It would be necessary to take powers both to transfer temporarily persons in custody in the United Kingdom who are needed as witnesses abroad, and to hold in legal custody persons in custody abroad who are transferred here for the same reason.
12. If the precedent of extradition law is followed, the legislation would also indicate the grounds on which assistance may or must be refused. Article 2 of the European Convention on Mutual Assistance provides that assistance may be refused if the request concerns a political offence or an offence connected with a political offence, or a fiscal offence. It is also possible for the requested State to refuse to execute requests if this will be likely to prejudice the sovereignty, security, ordre public or other of its essential interests. Paragraph 7 of the Commonwealth Scheme contains further optional grounds for refusal, which include
(a) the absence of double criminality (ie there is no equivalent offence in the law of the country whose assistance is sought);
(b) that the offence in question is an exclusively military law offence;
(c) double jeopardy;
(d) that the request would lead to the persecution of a person on account of his race, religion, nationality or political opinions; and
(e) that the execution of the request would require action which would not be available to the enforcement authorities in the requested country.

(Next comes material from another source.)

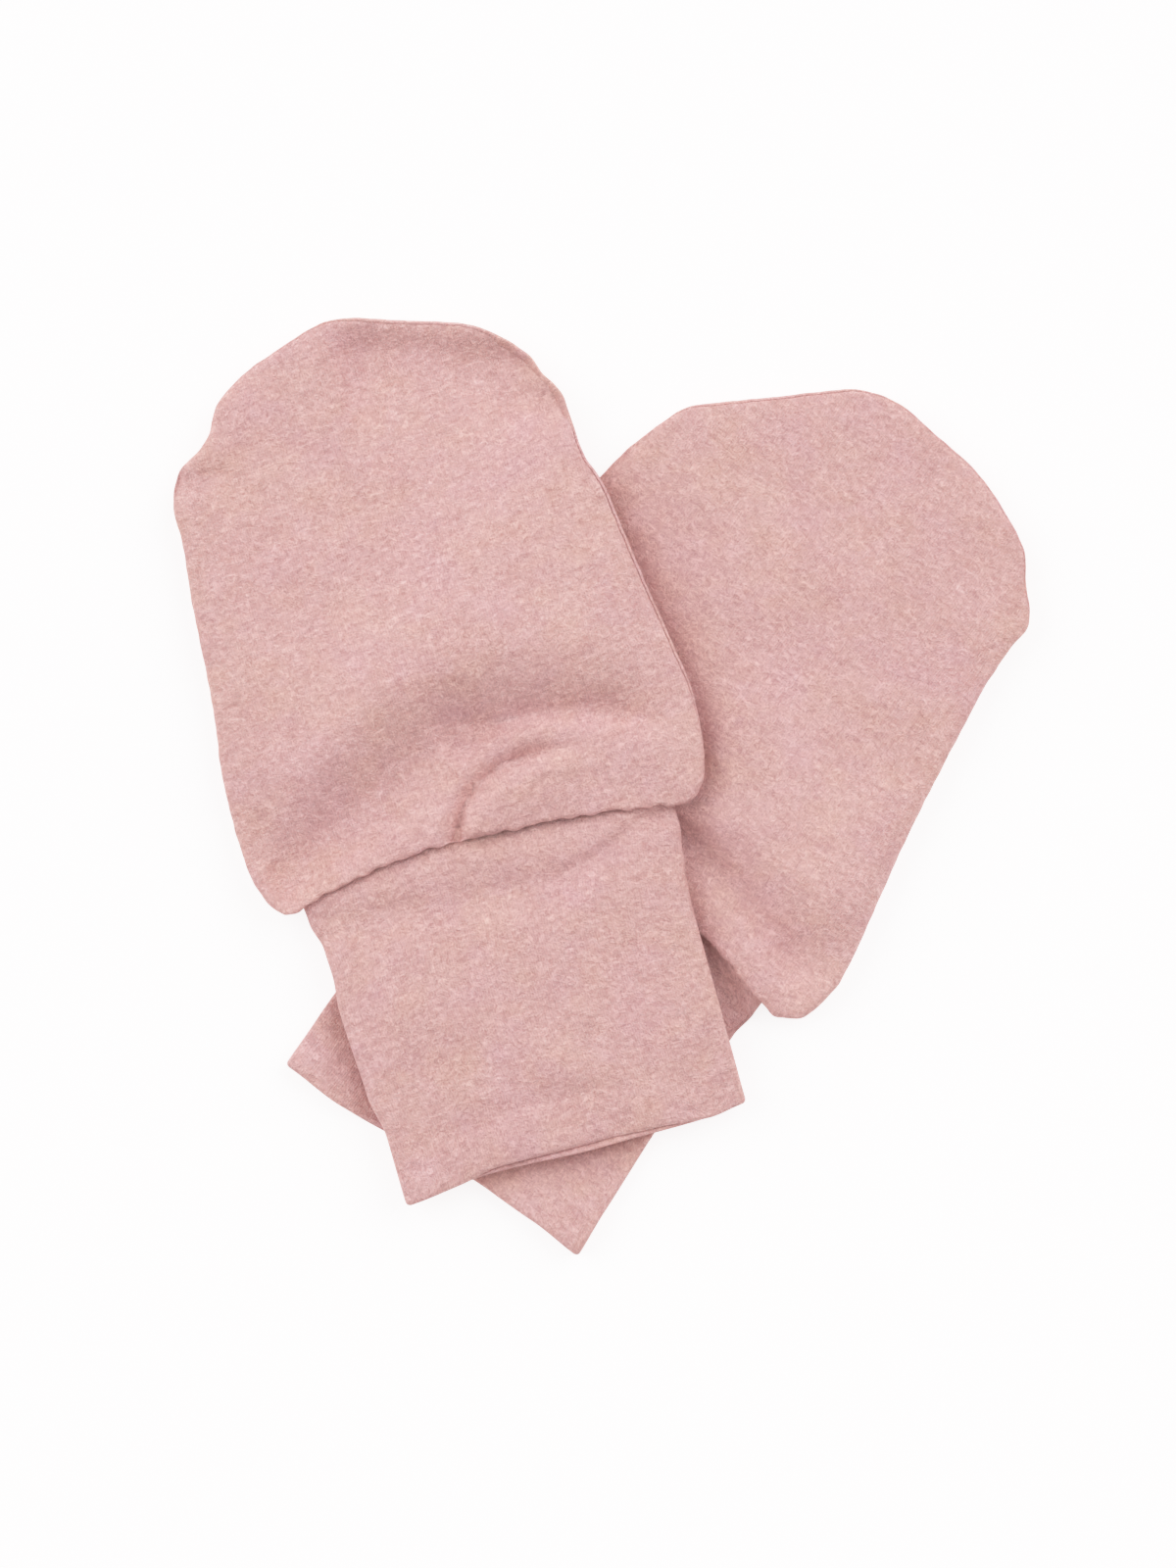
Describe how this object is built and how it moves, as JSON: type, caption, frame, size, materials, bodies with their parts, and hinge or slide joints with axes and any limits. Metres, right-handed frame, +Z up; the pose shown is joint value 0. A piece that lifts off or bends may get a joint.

The extent to which these reasons for the refusal of assistance should be embodied in a United Kingdom statute is a matter for consideration. For example, a strict adherence to a double criminality rule would not seem to be entirely necessary where powers of compulsion were not involved. Legislation on the political offences exception would, as at present, necessarily have to take account of the United Kingdom's position under the European Convention on the Suppression of Terrorism under which serious violent offences are not regarded as political offences in respect of either extradition or mutual assistance requests from other Convention countries.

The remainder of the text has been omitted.